TASK PROMPT: Begin at the first line below and copy each line exactly, ending with the line where "target.default_value = source" appears.

RECORDS TO USE:
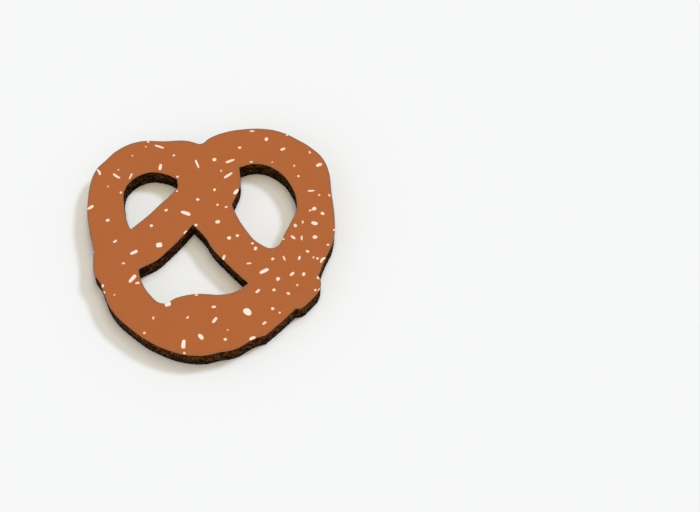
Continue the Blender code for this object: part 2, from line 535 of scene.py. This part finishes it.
class Look:
    """A material under construction: short calls that add nodes and join them."""

    def __init__(self, name, roughness, specular):
        self.material = bpy.data.materials.new(name)
        self.material.use_nodes = True
        self.tree = self.material.node_tree
        self.shader = self.tree.nodes["Principled BSDF"]
        self.shader.inputs["Roughness"].default_value = roughness
        self.shader.inputs["Specular IOR Level"].default_value = specular
        self.place = self.add("ShaderNodeTexCoord").outputs["Object"]

    def add(self, kind, **settings):
        node = self.tree.nodes.new(kind)
        for name, value in settings.items():
            setattr(node, name, value)
        return node

    def join(self, source, target):
        """Joins an output to a socket, or sets the socket where the source is a plain value."""
        if isinstance(source, bpy.types.NodeSocket):
            self.tree.links.new(source, target)
        elif isinstance(source, tuple):
            target.default_value = (*source, 1.0)
        else:
            target.default_value = source

    def noise(self, size, detail=2.0):
        """Cloudy noise from 0 to 1, with features of this size in millimetres."""
        node = self.add("ShaderNodeTexNoise")
        self.join(self.place, node.inputs["Vector"])
        node.inputs["Scale"].default_value = 1.0 / (size * MM)
        node.inputs["Detail"].default_value = detail
        return node.outputs["Fac"]

    def cells(self, size, output, feature="F1"):
        """Voronoi cells of this size in millimetres."""
        node = self.add("ShaderNodeTexVoronoi", feature=feature)
        self.join(self.place, node.inputs["Vector"])
        node.inputs["Scale"].default_value = 1.0 / (size * MM)
        return node.outputs[output]

    def joints(self, size, width, strength):
        """The joints between Voronoi cells of this size, from this strength in them down to 0."""
        distance = self.cells(size, "Distance", "DISTANCE_TO_EDGE")
        return self.spread(distance, (0.0, width), (strength, 0.0))

    def value_of(self, name):
        return self.add("ShaderNodeAttribute", attribute_name=name).outputs["Fac"]

    def height(self):
        """How far up the board a point lies, from 0 at its underside to 1 at its face."""
        split = self.add("ShaderNodeSeparateXYZ")
        self.join(self.place, split.inputs[0])
        return self.spread(split.outputs["Z"], (0.0, THICKNESS * MM), (0.0, 1.0))

    def spread(self, value, source, target):
        """The value moved from the source range to the target range, and kept inside it."""
        node = self.add("ShaderNodeMapRange")
        self.join(value, node.inputs["Value"])
        node.inputs["From Min"].default_value = source[0]
        node.inputs["From Max"].default_value = source[1]
        node.inputs["To Min"].default_value = target[0]
        node.inputs["To Max"].default_value = target[1]
        return node.outputs["Result"]

    def calculate(self, a, b, operation="ADD"):
        node = self.add("ShaderNodeMath", operation=operation)
        self.join(a, node.inputs[0])
        self.join(b, node.inputs[1])
        return node.outputs[0]

    def mix(self, share, a, b, blend="MIX"):
        node = self.add("ShaderNodeMix", data_type="RGBA", blend_type=blend)
        self.join(share, node.inputs["Factor"])
        self.join(a, node.inputs["A"])
        self.join(b, node.inputs["B"])
        return node.outputs["Result"]

    def ramp(self, value, *stops):
        """A colour ramp through (position, colour) stops."""
        node = self.add("ShaderNodeValToRGB")
        self.join(value, node.inputs["Fac"])
        elements = node.color_ramp.elements
        while len(elements) < len(stops):
            elements.new(0.5)
        for element, (position, colour) in zip(elements, stops):
            element.position = position
            element.color = (*colour, 1.0)
        return node.outputs["Color"]

    def bump(self, height, depth, strength):
        """Fine relief this deep in millimetres."""
        node = self.add("ShaderNodeBump")
        self.join(height, node.inputs["Height"])
        node.inputs["Distance"].default_value = depth * MM
        node.inputs["Strength"].default_value = strength
        self.join(node.outputs["Normal"], self.shader.inputs["Normal"])

    def finish(self, colour, roughness=None):
        self.join(colour, self.shader.inputs["Base Color"])
        if roughness is not None:
            self.join(roughness, self.shader.inputs["Roughness"])
        return self.material


def printed_face():
    """Matte brown ink on cork, a little uneven, and smoked along the laser's cut."""
    deep_ink = (0.395, 0.1150, 0.0325)
    pale_ink = (0.417, 0.1225, 0.0355)
    joint_ink = (0.338, 0.0950, 0.0270)
    grain_ink = (0.350, 0.0990, 0.0280)
    smoked_ink = (0.295, 0.1180, 0.0560)
    look = Look("brown_print", roughness=0.8, specular=0.08)
    colour = look.mix(look.noise(size=7.0, detail=3.0), deep_ink, pale_ink)
    joint = look.joints(size=1.5, width=0.12, strength=0.35)
    colour = look.mix(joint, colour, joint_ink)
    grain = look.noise(size=0.35, detail=3.0)
    colour = look.mix(look.spread(grain, (0.35, 0.75), (0.0, 0.20)), colour, grain_ink)
    smoke = look.spread(look.value_of("edge_distance"), (0.0, 1.5), (0.9, 0.0))
    colour = look.mix(smoke, colour, smoked_ink)
    look.bump(look.calculate(grain, joint, "SUBTRACT"), depth=0.03, strength=0.35)
    return look.finish(colour, look.spread(look.noise(size=2.5), (0.3, 0.7), (0.74, 0.86)))


def scorched_wall():
    """Scorched crumbs: red-brown in a ragged band below the face, dark at the foot, each its own tone."""
    joint_char = (0.010, 0.0040, 0.0010)
    grain_char = (0.016, 0.0070, 0.0018)
    look = Look("scorched_cork", roughness=0.85, specular=0.005)
    ragged = look.spread(look.noise(size=2.6), (0.3, 0.7), (-0.14, 0.14))
    colour = look.ramp(
        look.calculate(look.height(), ragged),
        (0.0, (0.034, 0.0145, 0.0036)),
        (0.35, (0.057, 0.0245, 0.0078)),
        (0.65, (0.080, 0.0285, 0.0070)),
        (0.80, (0.143, 0.0300, 0.0026)),
        (1.0, (0.165, 0.0330, 0.0028)),
    )
    fragment = look.spread(look.cells(0.75, "Color"), (0.25, 0.75), (-0.45, 0.45))
    shade = look.ramp(
        look.calculate(look.value_of("tone"), fragment),
        (0.0, (2.9, 3.6, 5.4)),
        (0.25, (1.5, 1.6, 1.9)),
        (0.6, (0.68, 0.61, 0.46)),
        (1.0, (0.18, 0.12, 0.06)),
    )
    colour = look.mix(1.0, colour, shade, "MULTIPLY")
    joint = look.spread(look.value_of("crest"), (0.0, 1.0), (0.7, 0.0))
    colour = look.mix(joint, colour, joint_char)
    grain = look.noise(size=0.40, detail=4.0)
    colour = look.mix(look.spread(grain, (0.45, 0.8), (0.0, 0.6)), colour, grain_char)
    look.bump(grain, depth=0.12, strength=0.6)
    return look.finish(colour, look.spread(grain, (0.3, 0.7), (0.72, 0.92)))


def bare_cork():
    """The unprinted underside: pressed crumbs of several browns, scorched along the cut."""
    crumb_size = 2.1
    joint_brown = (0.120, 0.0520, 0.0200)
    grain_brown = (0.165, 0.0750, 0.0300)
    scorched_brown = (0.022, 0.0095, 0.0030)
    look = Look("bare_cork", roughness=0.85, specular=0.2)
    colour = look.ramp(
        look.cells(crumb_size, "Color"),
        (0.0, (0.235, 0.1150, 0.0480)),
        (0.35, (0.385, 0.2150, 0.1020)),
        (0.7, (0.470, 0.2850, 0.1500)),
        (1.0, (0.310, 0.1600, 0.0720)),
    )
    joint = look.joints(crumb_size, width=0.09, strength=0.75)
    colour = look.mix(joint, colour, joint_brown)
    grain = look.noise(size=0.45, detail=4.0)
    colour = look.mix(look.spread(grain, (0.5, 0.75), (0.0, 0.7)), colour, grain_brown)
    ragged = look.spread(look.noise(size=1.8, detail=3.0), (0.3, 0.7), (-0.5, 0.5))
    edge = look.calculate(look.value_of("edge_distance"), ragged)
    colour = look.mix(look.spread(edge, (0.1, 2.2), (0.92, 0.0)), colour, scorched_brown)
    look.bump(look.calculate(grain, joint, "SUBTRACT"), depth=0.15, strength=0.5)
    return look.finish(colour)


def salt_ink():
    """Warm white ink, peach where it is thin and the brown shows through it."""
    grain_white = (0.84, 0.58, 0.43)
    look = Look("salt_ink", roughness=0.75, specular=0.1)
    colour = look.ramp(
        look.value_of("ink"),
        (0.0, (0.87, 0.39, 0.24)),
        (0.5, (0.885, 0.585, 0.41)),
        (1.0, (0.87, 0.725, 0.635)),
    )
    grain = look.noise(size=0.5, detail=3.0)
    colour = look.mix(look.spread(grain, (0.4, 0.8), (0.0, 0.35)), colour, grain_white)
    look.bump(grain, depth=0.02, strength=0.3)
    return look.finish(colour, look.spread(look.noise(size=1.5), (0.3, 0.7), (0.70, 0.80)))


# The studio


def add_floor():
    """A pale floor that is seen from above only, and lets light reach the underside that lies on it."""
    signs = ((-1, -1), (1, -1), (1, 1), (-1, 1))
    corners = [(x * FLOOR_REACH, y * FLOOR_REACH, -FLOOR_GAP) for x, y in signs]
    floor = make_mesh("floor", corners, [(0, 1, 2, 3)])
    look = Look("pale_floor", roughness=0.9, specular=0.1)
    look.finish(FLOOR_COLOUR)
    from_below = look.add("ShaderNodeNewGeometry").outputs["Backfacing"]
    length = look.add("ShaderNodeLightPath").outputs["Ray Length"]
    from_underside = look.calculate(length, UNDERSIDE_REACH * MM, "LESS_THAN")
    clear = look.calculate(from_below, from_underside, "MAXIMUM")
    see_through = look.add("ShaderNodeBsdfTransparent")
    blend = look.add("ShaderNodeMixShader")
    look.join(clear, blend.inputs[0])
    look.join(look.shader.outputs[0], blend.inputs[1])
    look.join(see_through.outputs[0], blend.inputs[2])
    look.join(blend.outputs[0], look.tree.nodes["Material Output"].inputs["Surface"])
    floor.data.materials.append(look.material)


def add_distant_light(name, azimuth, elevation, spread, colour, strength):
    light = bpy.data.lights.new(name, "SUN")
    light.color = colour
    light.energy = strength
    light.angle = math.radians(spread)
    turn, lift = math.radians(azimuth), math.radians(elevation)
    towards = Vector((math.cos(turn) * math.cos(lift), math.sin(turn) * math.cos(lift), math.sin(lift)))
    show(name, light).rotation_euler = towards.to_track_quat("Z", "Y").to_euler()


def add_room_light():
    world = bpy.data.worlds.new("room")
    world.use_nodes = True
    background = world.node_tree.nodes["Background"]
    background.inputs["Color"].default_value = (*ROOM_COLOUR, 1.0)
    background.inputs["Strength"].default_value = ROOM_STRENGTH
    bpy.context.scene.world = world


def add_camera():
    data = bpy.data.cameras.new("camera")
    data.sensor_width = SENSOR_WIDTH
    data.lens = LENS
    data.clip_start = NEAREST
    data.clip_end = FARTHEST
    camera = show("camera", data)
    turn = (
        Matrix.Rotation(math.radians(CAMERA_HEADING), 4, "Z")
        @ Matrix.Rotation(math.radians(CAMERA_TILT), 4, "X")
        @ Matrix.Rotation(math.radians(CAMERA_ROLL), 4, "Z")
    )
    camera.matrix_world = Matrix.Translation(Vector(CAMERA_PLACE) * MM) @ turn
    bpy.context.scene.camera = camera


def main():
    add_camera()
    add_room_light()
    add_distant_light("key", *KEY)
    add_distant_light("beside_key", *BESIDE_KEY)
    add_distant_light("overhead", *OVERHEAD)
    add_distant_light("fill", *FILL)
    add_floor()

    drawn = cut_lines(NODE)
    rings = [eased(evenly_spaced(ring, CUT_STEP), CUT_STEP, CUT_EASING) for ring in drawn]
    board = build_board(rings, printed_face(), scorched_wall(), bare_cork())
    face_edges = [ring + into_board(ring) * RIM_ROUNDING for ring in rings]
    salt = build_salt_print(face_edges, salt_ink())

    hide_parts(NODE)
    for piece in (board, salt):
        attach(piece, BODY)
    bpy.context.scene.view_settings.view_transform = "Standard"


main()
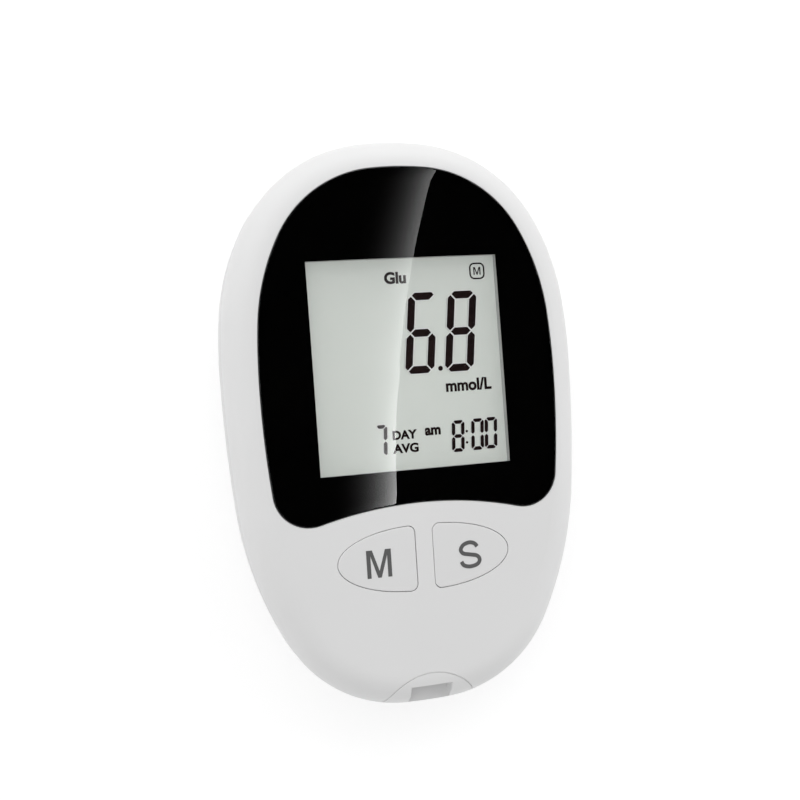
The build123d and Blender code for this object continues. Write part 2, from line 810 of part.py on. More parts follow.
contact_foot_z = board_top + contact_thickness / 2
contact_low_z = strip_floor_z + contact_thickness
contact_bend_y = connector_high_y + contact_thickness
with BuildPart() as strip_contacts:
    for place in range(contact_count):
        contact_x = (place - (contact_count - 1) / 2) * contact_pitch - contact_width / 2
        with BuildSketch(Plane.YZ.offset(contact_x)):
            with BuildLine():
                Polyline(
                    (contact_bend_y + contact_foot, contact_foot_z),
                    (contact_bend_y, contact_foot_z),
                    (contact_bend_y, contact_low_z),
                    (connector_y, contact_low_z),
                    (connector_y - contact_bow, strip_floor_z + strip_slot_height - contact_thickness),
                    (connector_y - 2 * contact_bow, contact_low_z),
                )
            trace(line_width=contact_thickness)
        extrude(amount=contact_width)
strip_contacts.part.label = "strip_contacts"
export_step(strip_contacts.part, "parts/strip_contacts.step")

# Keys: hollow caps with a flange that stops them under the case, and a leg that presses the switch
with BuildPart() as memory_button:
    add(skin(key_profile(-1, 0), key_top_form, flange_back_form))
    add(skin(key_profile(-1, key_gap + key_flange_margin), flange_top_form, flange_back_form))
    add(hollow(key_profile(-1, -key_wall), cap_back_form), mode=Mode.SUBTRACT)
    with BuildPart(mode=Mode.PRIVATE) as leg:
        add(posts(((-switch_x, key_y),), key_leg_radius, plunger_top_z + thread_gap, body_thickness))
        add(key_skin_form, mode=Mode.INTERSECT)
    add(leg.part)
memory_button.part.label = "memory_button"
export_step(memory_button.part, "parts/memory_button.step")

with BuildPart() as set_button:
    mirror(memory_button.part, about=Plane.YZ)
set_button.part.label = "set_button"
export_step(set_button.part, "parts/set_button.step")

# Each key's switch on the board, and the switch's moving plunger
for name, side in (("memory", -1), ("set", 1)):
    switch_place = (side * switch_x, key_y)
    with BuildPart() as switch:
        with BuildSketch(Plane.XY.offset(board_top)):
            with Locations(switch_place):
                Rectangle(switch_size, switch_size)
        extrude(amount=switch_height)
        add(posts((switch_place,), collar_radius, board_top, switch_top_z))
        add(
            posts((switch_place,), plunger_radius + plunger_gap, switch_floor_z, switch_top_z),
            mode=Mode.SUBTRACT,
        )
    switch.part.label = f"{name}_switch"
    export_step(switch.part, f"parts/{name}_switch.step")

    with BuildPart() as plunger:
        add(posts((switch_place,), plunger_radius, switch_floor_z + key_travel + thread_gap, plunger_top_z))
    plunger.part.label = f"{name}_switch_plunger"
    export_step(plunger.part, f"parts/{name}_switch_plunger.step")

# Cells, laid head to tail; side 1 points its nub at the display's top end
for name, side in (("left", -1), ("right", 1)):
    foot_y = bay_y - side * (bay_length / 2 - plate_thickness - spring_length)
    foot = Plane((side * cell_pitch / 2, foot_y, cell_z), z_dir=(0, side, 0))
    with BuildPart() as battery:
        with BuildSketch(foot):
            Circle(cell_radius)
        extrude(amount=cell_length - nub_length)
        fillet(battery.edges().filter_by(GeomType.CIRCLE), cell_edge_radius)
        with BuildSketch(foot.offset(cell_length - nub_length)):
            Circle(nub_radius)
        extrude(amount=nub_length)
    battery.part.label = f"battery_{name}"
    export_step(battery.part, f"parts/battery_{name}.step")

# Coil springs that press on the cells' flat ends
with BuildPart() as battery_springs:
    for side in (-1, 1):
        plate_y = bay_y - side * (bay_length / 2 - plate_thickness - spring_wire_radius - stack_gap)
        coil = Helix(
            pitch=spring_rise / spring_turns,
            height=spring_rise,
            radius=spring_base_radius,
            center=(side * cell_pitch / 2, plate_y, cell_z),
            direction=(0, side, 0),
            cone_angle=-degrees(atan2(spring_base_radius - spring_tip_radius, spring_rise)),
        )
        # The round wire is drawn with few sides, to keep the coils light
        with BuildSketch(Plane(coil @ 0, z_dir=coil % 0)):
            RegularPolygon(spring_wire_radius, spring_wire_sides)
        sweep(path=coil, is_frenet=True)
battery_springs.part.label = "battery_springs"
export_step(battery_springs.part, "parts/battery_springs.step")

# Contact plates: two with tabs to the board at the lower end, one bridge at the upper end
with BuildPart() as battery_terminals:
    with BuildSketch(Plane.XZ.offset(-bay_low_y)):
        with Locations((-cell_pitch / 2, cell_z), (cell_pitch / 2, cell_z)):
            Rectangle(plate_width, plate_height)
        with Locations((-tab_x, (cell_z + tab_top_z) / 2), (tab_x, (cell_z + tab_top_z) / 2)):
            Rectangle(tab_width, tab_top_z - cell_z)
    extrude(amount=-plate_thickness)
    with BuildSketch(Plane.XZ.offset(-bay_low_y - plate_thickness)):
        with Locations((-cell_pitch / 2, cell_z)):
            Circle(dimple_radius)
    extrude(amount=-dimple_height)
battery_terminals.part.label = "battery_terminals"
export_step(battery_terminals.part, "parts/battery_terminals.step")

with BuildPart() as battery_bridge:
    with BuildSketch(Plane.XZ.offset(-bay_high_y)):
        with Locations((0, cell_z)):
            Rectangle(cell_pitch + plate_width, plate_height)
    extrude(amount=plate_thickness)
    with BuildSketch(Plane.XZ.offset(plate_thickness - bay_high_y)):
        with Locations((cell_pitch / 2, cell_z)):
            Circle(dimple_radius)
    extrude(amount=dimple_height)
battery_bridge.part.label = "battery_bridge"
export_step(battery_bridge.part, "parts/battery_bridge.step")

# Battery door: plate with hinge pins at its lower end and a sprung latch tongue at its upper end
with BuildPart() as battery_door:
    with BuildSketch(Plane.XY.offset(door_recess)):
        add(door_profile(0))
    extrude(amount=door_thickness)
    fillet(battery_door.edges().group_by(Axis.Y)[0].filter_by(Axis.X), hinge_end_radius)
    # Stiffening rib between the cells, and bars that press on them
    add(
        block(
            rib_thickness / 2,
            bay_low_y + spine_margin,
            bay_high_y - spine_margin,
            door_inner_z,
            door_inner_z + door_spine_height,
        )
    )
    with BuildSketch(Plane.XY.offset(door_inner_z)):
        with Locations((0, bay_y)):
            with GridLocations(0, bay_length / 2, 1, 2):
                Rectangle(press_bar_length, rib_thickness)
    extrude(amount=door_rib_height)
    # Hinge pins
    with BuildSketch(Plane.YZ.offset(-door_half_width - hinge_pin_length)):
        with Locations((hinge_y, hinge_z)):
            Circle(hinge_pin_radius)
    extrude(amount=2 * (door_half_width + hinge_pin_length))
    # Latch: an upturned U whose outer leaf carries the nose and the finger pad
    with BuildSketch(Plane.YZ.offset(-latch_width / 2)):
        with Locations((latch_bend_y, latch_bend_z)):
            Circle(latch_inner_radius + latch_leaf)
        with Locations((latch_bend_y, (latch_bend_z + door_recess) / 2)):
            Rectangle(2 * (latch_inner_radius + latch_leaf), latch_bend_z - door_recess)
        with Locations((latch_bend_y, latch_bend_z)):
            Circle(latch_inner_radius, mode=Mode.SUBTRACT)
        with Locations((latch_bend_y, (latch_bend_z + door_recess) / 2)):
            Rectangle(2 * latch_inner_radius, latch_bend_z - door_recess, mode=Mode.SUBTRACT)
        with BuildLine():
            Polyline(
                (latch_high_y, latch_nose_z - latch_nose),
                (latch_high_y + latch_nose, latch_nose_z),
                (latch_high_y, latch_nose_z - latch_nose + latch_nose_height),
                close=True,
            )
        make_face()
    extrude(amount=latch_width)
    # Grooves for a fingertip
    with BuildSketch(Plane.XY.offset(door_recess)):
        with Locations((0, grip_y)):
            with GridLocations(0, grip_pitch, 1, grip_count):
                SlotOverall(latch_width, grip_width)
    extrude(amount=grip_depth, mode=Mode.SUBTRACT)
battery_door.part.label = "battery_door"
export_step(battery_door.part, "parts/battery_door.step")


def screws(places, seat_z, size):
    """Cross-head screws pointing up from a seat. The size is radius, length, head radius and head height."""
    radius, length, head_radius, head_height = size
    with BuildPart() as group:
        add(posts(places, radius, seat_z, seat_z + length))
        chamfer(group.edges().group_by(Axis.Z)[-1], screw_tip)
        add(posts(places, head_radius, seat_z - head_height, seat_z))
        with BuildSketch(Plane.XY.offset(seat_z - head_height)):
            with Locations(*places):
                Rectangle(cross_length, cross_width)
                Rectangle(cross_width, cross_length)
        extrude(amount=cross_depth, mode=Mode.SUBTRACT)
    return group.part


with BuildPart() as case_screws:
    add(screws(case_screw_places, case_head_z, case_screw_size))
case_screws.part.label = "case_screws"
export_step(case_screws.part, "parts/case_screws.step")

with BuildPart() as board_screws:
    add(screws(board_screw_places, board_z, board_screw_size))
board_screws.part.label = "board_screws"
export_step(board_screws.part, "parts/board_screws.step")
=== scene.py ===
"""Looks of the blood glucose meter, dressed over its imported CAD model.

Frame: metres, X to the right of the display, Y towards its top end, Z out of it. The back lies on Z = 0.
"""

import math

import bmesh
import bpy
from mathutils import Matrix, Vector


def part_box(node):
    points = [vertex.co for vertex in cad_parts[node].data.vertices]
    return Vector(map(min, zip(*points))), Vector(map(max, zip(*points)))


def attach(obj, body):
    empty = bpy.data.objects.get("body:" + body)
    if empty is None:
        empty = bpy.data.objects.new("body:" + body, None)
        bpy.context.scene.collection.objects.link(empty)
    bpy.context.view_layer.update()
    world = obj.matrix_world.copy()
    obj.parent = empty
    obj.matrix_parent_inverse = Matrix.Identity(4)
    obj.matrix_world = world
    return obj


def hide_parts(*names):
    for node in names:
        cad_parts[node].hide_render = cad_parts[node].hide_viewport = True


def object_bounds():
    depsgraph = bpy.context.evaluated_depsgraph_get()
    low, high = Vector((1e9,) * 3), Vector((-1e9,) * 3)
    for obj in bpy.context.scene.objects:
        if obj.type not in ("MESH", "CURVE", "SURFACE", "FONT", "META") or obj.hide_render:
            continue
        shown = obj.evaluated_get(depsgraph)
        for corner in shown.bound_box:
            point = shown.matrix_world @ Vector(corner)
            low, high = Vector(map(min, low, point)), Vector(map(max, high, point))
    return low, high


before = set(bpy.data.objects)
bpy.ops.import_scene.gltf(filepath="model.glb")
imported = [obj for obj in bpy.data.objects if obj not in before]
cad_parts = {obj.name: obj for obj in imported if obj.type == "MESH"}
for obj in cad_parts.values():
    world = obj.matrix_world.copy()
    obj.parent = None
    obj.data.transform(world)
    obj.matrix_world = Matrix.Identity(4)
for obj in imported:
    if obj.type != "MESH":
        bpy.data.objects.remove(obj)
cad_box = [list(corner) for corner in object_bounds()]

MM = 0.001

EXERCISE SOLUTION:
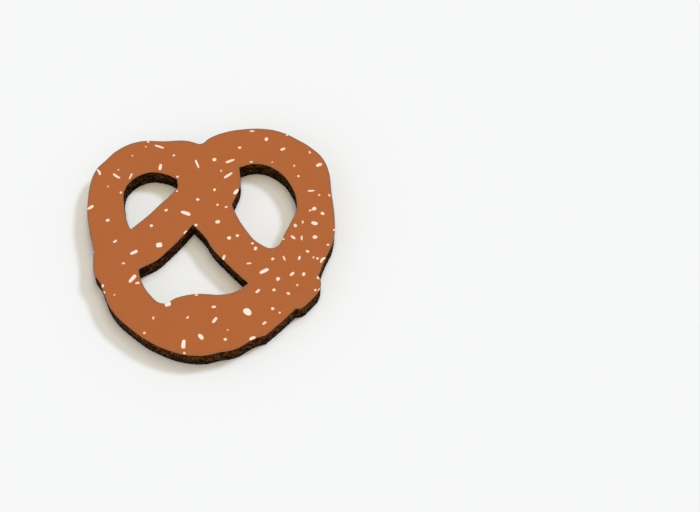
Continue the Blender code for this object: part 2, from line 535 of scene.py. This part finishes it.
class Look:
    """A material under construction: short calls that add nodes and join them."""

    def __init__(self, name, roughness, specular):
        self.material = bpy.data.materials.new(name)
        self.material.use_nodes = True
        self.tree = self.material.node_tree
        self.shader = self.tree.nodes["Principled BSDF"]
        self.shader.inputs["Roughness"].default_value = roughness
        self.shader.inputs["Specular IOR Level"].default_value = specular
        self.place = self.add("ShaderNodeTexCoord").outputs["Object"]

    def add(self, kind, **settings):
        node = self.tree.nodes.new(kind)
        for name, value in settings.items():
            setattr(node, name, value)
        return node

    def join(self, source, target):
        """Joins an output to a socket, or sets the socket where the source is a plain value."""
        if isinstance(source, bpy.types.NodeSocket):
            self.tree.links.new(source, target)
        elif isinstance(source, tuple):
            target.default_value = (*source, 1.0)
        else:
            target.default_value = source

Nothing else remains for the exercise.